Exercise brief: Within the data that follows, set down exactly the lines from the one containing "pins pointing up." through the one containing "obj.parent = empty", both ends included.

Data provided:
━━━━
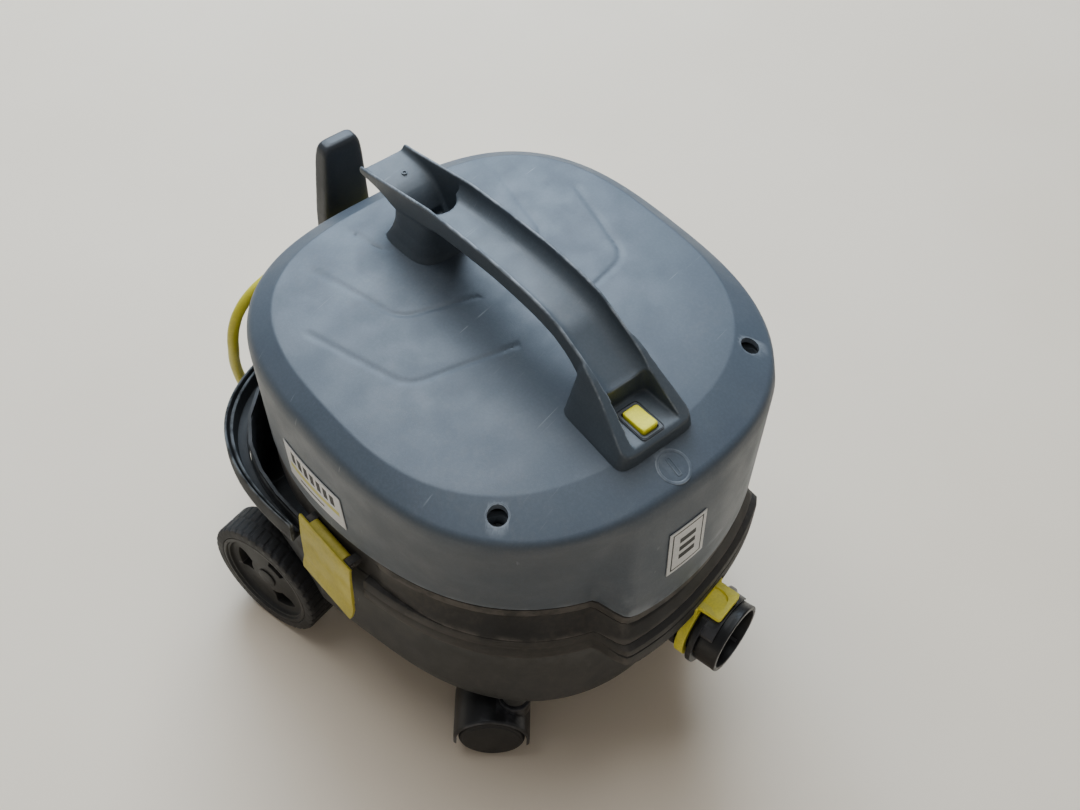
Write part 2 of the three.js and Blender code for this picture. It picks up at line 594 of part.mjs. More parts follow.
// ---------- mains cord ----------
// The stretch that isn't coiled: over the hook, down behind the rim and along the floor.
const CORD_ROUTE = [
  [72.2, 156.9, 229], [58.5, 159.8, 233], [44.8, 162.7, 236], [31.1, 165.6, 236.8], [17.5, 168.7, 236.3],
  [1.9, 172.4, 234.5], [-13.7, 176.2, 232], [-27.5, 179.6, 229.5], [-41, 182.5, 226], [-52.6, 185.5, 219],
  [-60.8, 187.7, 209.5], [-65.6, 189.3, 198], [-67.4, 190.8, 186], [-66.6, 193.5, 172], [-65, 197, 158],
  [-62.5, 199.5, 143], [-59, 200.5, 125], [-54.5, 201.5, 106], [-48.5, 203, 87], [-40.5, 205, 68.5],
  [-30, 207.5, 50.5], [-17, 210.5, 34], [-1, 213.5, 20], [17, 217, 10], [35, 221.5, 5.2], [50, 228, 4.3],
  [59.5, 237, 4.3], [62.7, 247, 4.3],
];
const COIL = { x: 140, y: 246, inner: 40, outer: 72.3, high: 40.6 };
const cordPath = new THREE.CatmullRomCurve3(CORD_ROUTE.map((p) => new THREE.Vector3(...p)));
const CORD_SIDES = 8;
const section = new THREE.Shape(Array.from({ length: CORD_SIDES }, (_, i) => {
  const angle = (2 * Math.PI * i) / CORD_SIDES;
  return new THREE.Vector2(CORD_R * Math.cos(angle), CORD_R * Math.sin(angle));
}));
add('power_cord', new THREE.ExtrudeGeometry(section, { steps: 60, extrudePath: cordPath }), yellow);
add('cord_coil', ringOf(COIL.inner, COIL.outer, 0.1, COIL.high, 32).translate(COIL.x, COIL.y, 0), yellow);

// The plug lies in the coil's eye, its pins pointing up.
const plug = group(COIL.x, COIL.y, 0, 0);
add('plug_body', lathe([[0, 0.2], [15, 0.2], [18, 4], [18, 26], [16, 31], [0, 31]], 24), black, plug);
for (const [name, side] of sides) {
  add(`plug_pin_${name}`, rod(2.4, 31 + GAP, 50, 12).translate(side * 9.5, 0, 0), steel, plug);
}

export default machine;
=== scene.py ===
"""Looks of the canister vacuum cleaner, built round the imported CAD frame.

Shapes are worked out in millimetres in the tub's frame (+Z up, hose inlet towards -Y), as in the CAD,
and turned into metres when a piece is made.
"""

import math

import bmesh
import bpy
from mathutils import Matrix, Vector


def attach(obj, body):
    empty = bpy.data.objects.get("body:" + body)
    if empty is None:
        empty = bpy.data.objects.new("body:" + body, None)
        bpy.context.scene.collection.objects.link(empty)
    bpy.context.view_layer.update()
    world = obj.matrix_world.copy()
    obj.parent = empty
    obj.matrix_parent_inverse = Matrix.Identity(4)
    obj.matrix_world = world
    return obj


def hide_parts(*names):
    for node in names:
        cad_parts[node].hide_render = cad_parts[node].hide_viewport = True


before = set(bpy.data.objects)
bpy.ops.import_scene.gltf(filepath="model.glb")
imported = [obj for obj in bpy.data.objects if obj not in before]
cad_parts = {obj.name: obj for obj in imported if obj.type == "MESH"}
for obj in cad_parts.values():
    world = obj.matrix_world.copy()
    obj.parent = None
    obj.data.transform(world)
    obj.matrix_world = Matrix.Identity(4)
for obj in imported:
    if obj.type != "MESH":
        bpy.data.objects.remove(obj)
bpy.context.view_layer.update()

# ---------- driving dimensions, as in the CAD (mm) ----------
GAP = 0.3
WALL = 3.0
ROUND = 288
HEAD_TURN = math.radians(-12)
ORIGIN_Y = 1.0

TUB = dict(half=135, front=147, rear=180, n_front=2.4, n_rear=3.0)
RIM = dict(half=142, front=149, rear=192, n_front=2.3, n_rear=3.4, nose=19.5, nose_half=80)
SKIRT = dict(half=139, front=146, rear=178, n_front=2.1, n_rear=2.05, nose=17, nose_half=76)
SHOULDER = dict(half=147, front=157, rear=152, n_front=2.6, n_rear=2.9, turn=HEAD_TURN)
PANEL = dict(half=131, front=124, rear=134, n_front=2.5, n_rear=3.0, turn=HEAD_TURN)
NOSE_STEP = 14

TUB_FLOOR_Z = 52
TUB_RIM_Z = 147
BASE_TOP_Z = 186
SKIRT_Z = 180
SKIRT_FRONT_DROP = 3.2
SKIRT_NOSE_DROP = 3.6
SHOULDER_Z = 275
PANEL_Z = 285.5

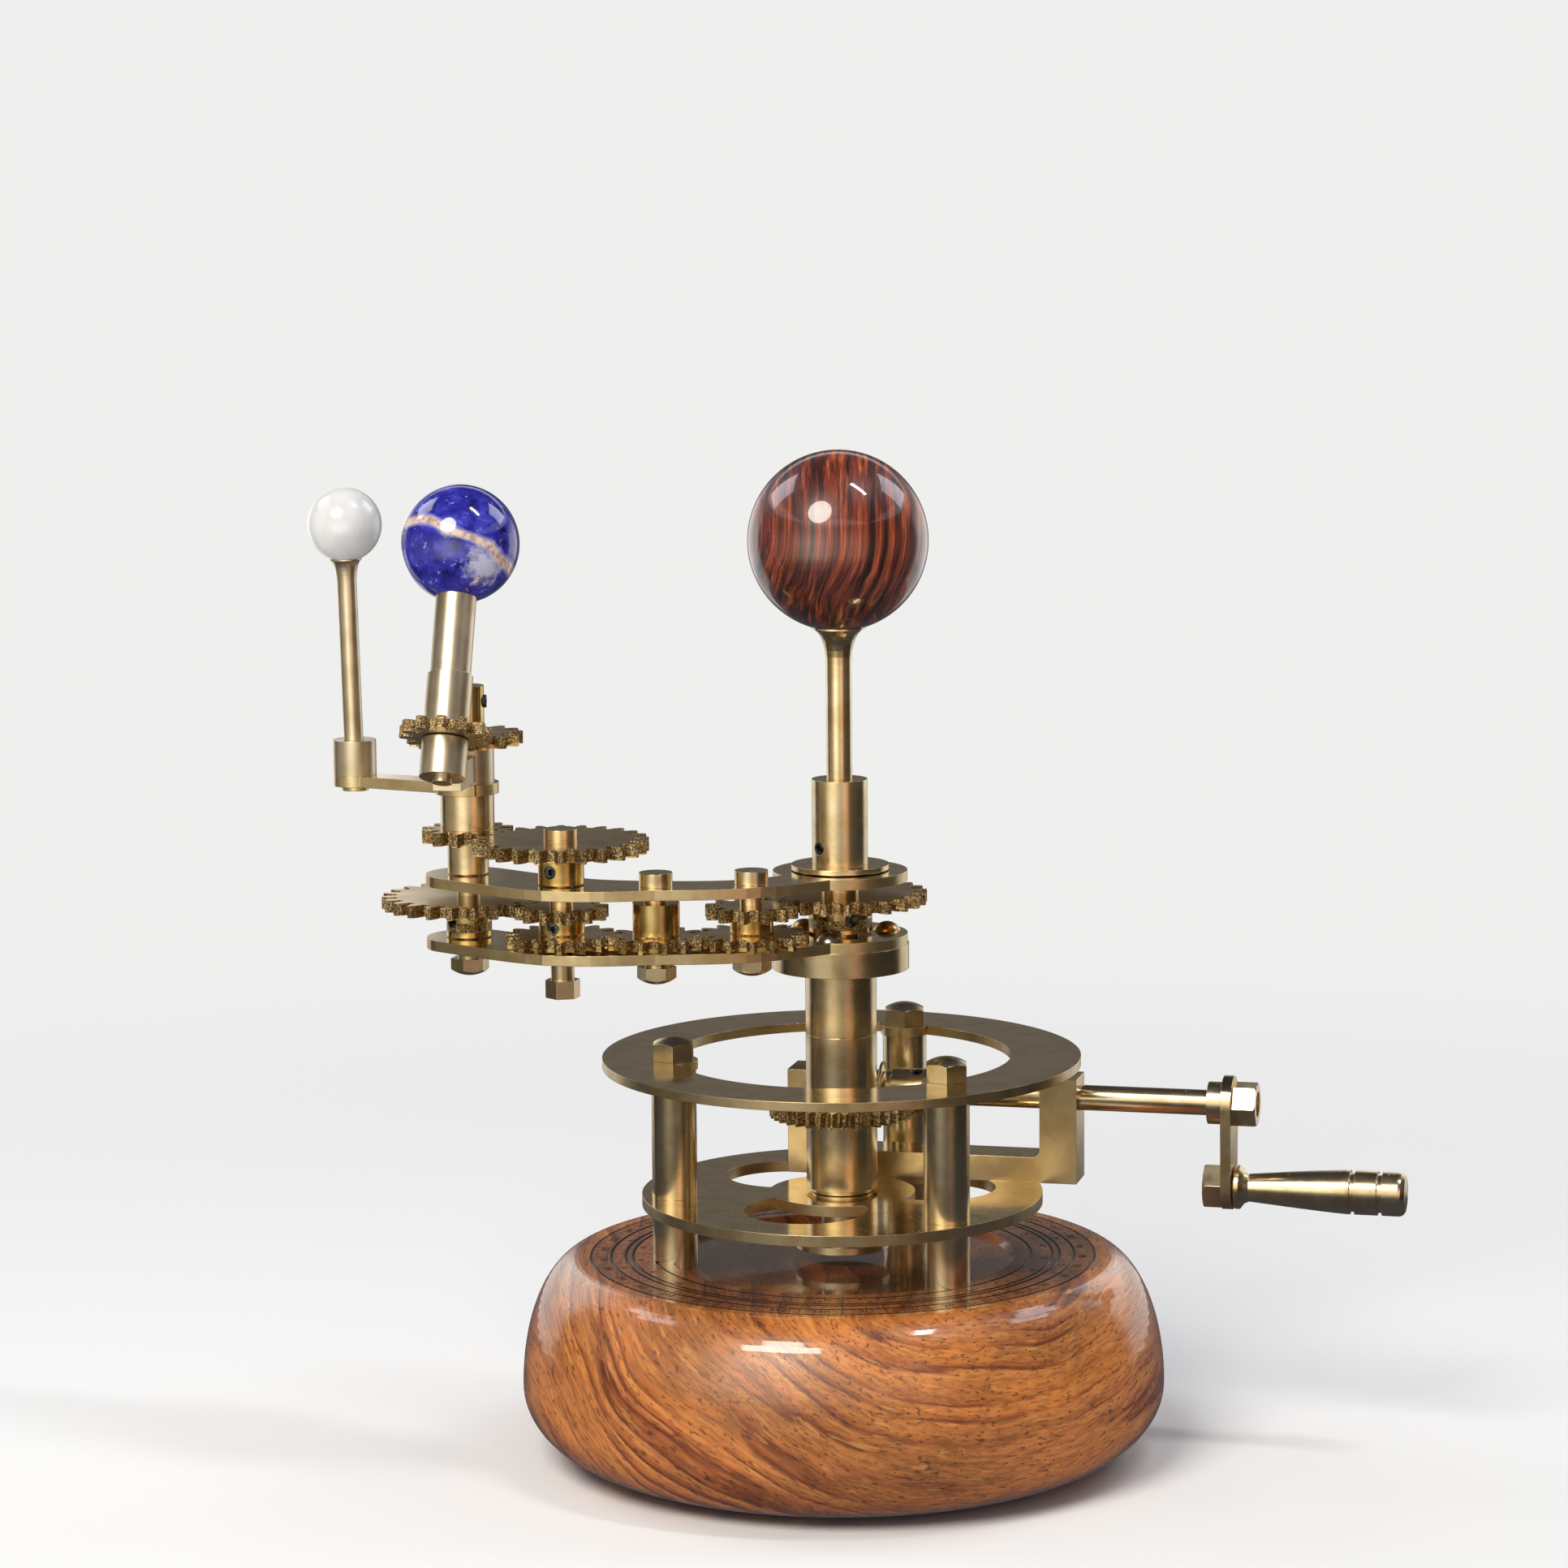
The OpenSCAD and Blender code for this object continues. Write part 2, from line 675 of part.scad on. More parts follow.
// The arm's band: its middle line runs smoothly through the shafts, and its width grows outwards
arm_points = [[1, -3.5], shaft_1, shaft_2, shaft_3, shaft_4];
arm_widths = [arm_half_narrow, arm_half_narrow, arm_half_narrow + 0.4, arm_half_w, arm_half_w];
span_steps = 8;

function arm_point(i) = arm_points[max(0, min(len(arm_points) - 1, i))];
function spline(a, b, c, d, t) =
    0.5 * ((2 * b) + (c - a) * t + (2 * a - 5 * b + 4 * c - d) * t * t
        + (3 * b - 3 * c + d - a) * t * t * t);
function middle(s) =
    let(i = min(floor(s), len(arm_points) - 2))
    spline(arm_point(i - 1), arm_point(i), arm_point(i + 1), arm_point(i + 2), s - i);
function half_width(s) =
    let(i = min(floor(s), len(arm_points) - 2))
    arm_widths[i] + (arm_widths[i + 1] - arm_widths[i]) * (s - i);
function side_point(s, side) =
    let(ahead = middle(min(s + 0.01, len(arm_points) - 1)), back = middle(max(s - 0.01, 0)),
        d = (ahead - back) / norm(ahead - back))
    middle(s) + side * half_width(s) * [-d[1], d[0]];
arm_steps = span_steps * (len(arm_points) - 1);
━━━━
Solution for this exercise:
// The plug lies in the coil's eye, its pins pointing up.
const plug = group(COIL.x, COIL.y, 0, 0);
add('plug_body', lathe([[0, 0.2], [15, 0.2], [18, 4], [18, 26], [16, 31], [0, 31]], 24), black, plug);
for (const [name, side] of sides) {
  add(`plug_pin_${name}`, rod(2.4, 31 + GAP, 50, 12).translate(side * 9.5, 0, 0), steel, plug);
}

export default machine;
=== scene.py ===
"""Looks of the canister vacuum cleaner, built round the imported CAD frame.

Shapes are worked out in millimetres in the tub's frame (+Z up, hose inlet towards -Y), as in the CAD,
and turned into metres when a piece is made.
"""

import math

import bmesh
import bpy
from mathutils import Matrix, Vector


def attach(obj, body):
    empty = bpy.data.objects.get("body:" + body)
    if empty is None:
        empty = bpy.data.objects.new("body:" + body, None)
        bpy.context.scene.collection.objects.link(empty)
    bpy.context.view_layer.update()
    world = obj.matrix_world.copy()
    obj.parent = empty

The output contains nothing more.